Every line below is to be quoted exactly, with nothing added or dropped.
+ + +
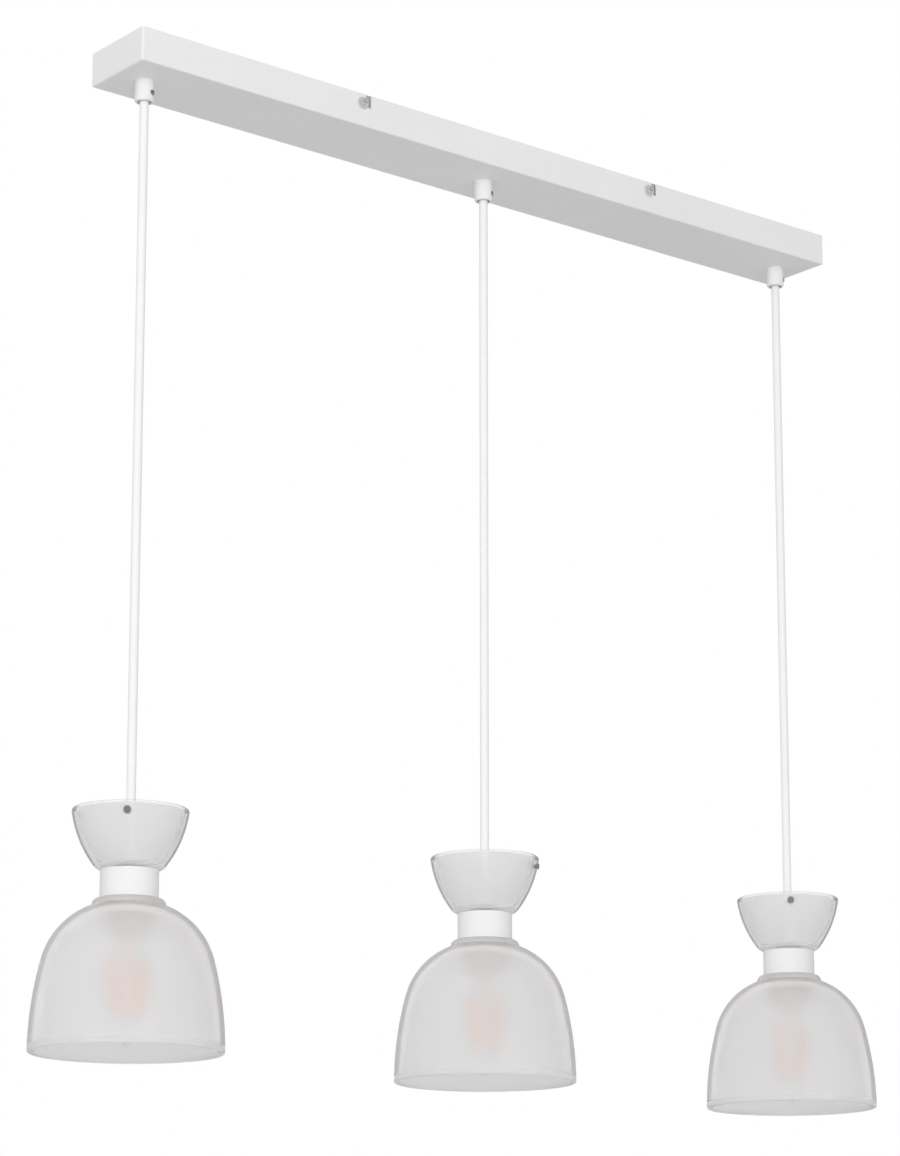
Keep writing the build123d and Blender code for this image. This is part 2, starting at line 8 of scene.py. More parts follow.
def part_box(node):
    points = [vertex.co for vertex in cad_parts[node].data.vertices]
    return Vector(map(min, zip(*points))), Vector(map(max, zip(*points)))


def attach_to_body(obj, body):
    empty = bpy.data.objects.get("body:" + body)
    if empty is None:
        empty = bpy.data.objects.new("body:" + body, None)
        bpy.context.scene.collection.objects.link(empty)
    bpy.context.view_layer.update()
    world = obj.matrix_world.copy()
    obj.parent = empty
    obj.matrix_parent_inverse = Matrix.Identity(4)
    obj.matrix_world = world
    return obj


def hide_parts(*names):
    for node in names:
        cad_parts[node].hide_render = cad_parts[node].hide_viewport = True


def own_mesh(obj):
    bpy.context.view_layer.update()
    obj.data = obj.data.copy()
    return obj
+ + +
#### Task output
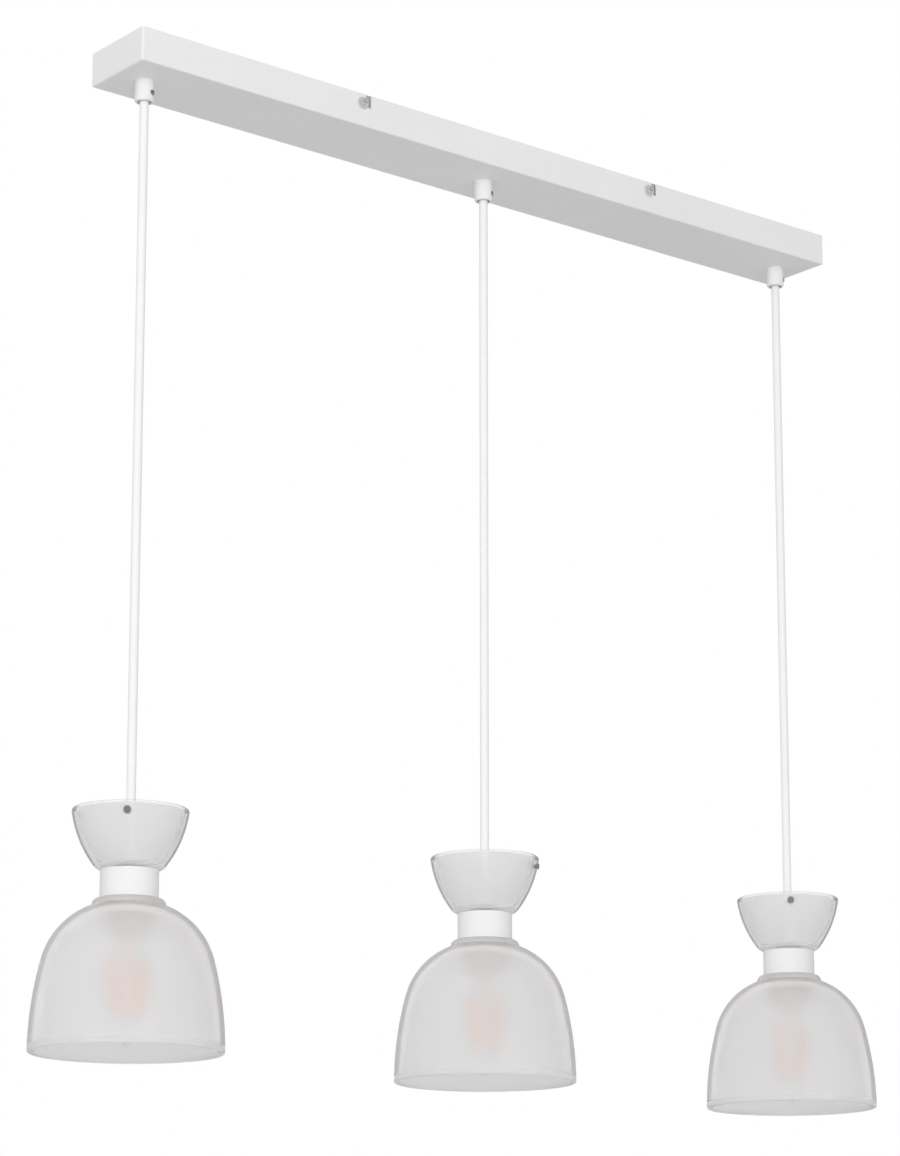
Keep writing the build123d and Blender code for this image. This is part 2, starting at line 8 of scene.py. More parts follow.
def part_box(node):
    points = [vertex.co for vertex in cad_parts[node].data.vertices]
    return Vector(map(min, zip(*points))), Vector(map(max, zip(*points)))


def attach_to_body(obj, body):
    empty = bpy.data.objects.get("body:" + body)
    if empty is None:
        empty = bpy.data.objects.new("body:" + body, None)
        bpy.context.scene.collection.objects.link(empty)
    bpy.context.view_layer.update()
    world = obj.matrix_world.copy()
    obj.parent = empty
    obj.matrix_parent_inverse = Matrix.Identity(4)
    obj.matrix_world = world
    return obj


def hide_parts(*names):
    for node in names:
        cad_parts[node].hide_render = cad_parts[node].hide_viewport = True


def own_mesh(obj):
    bpy.context.view_layer.update()
    obj.data = obj.data.copy()
    return obj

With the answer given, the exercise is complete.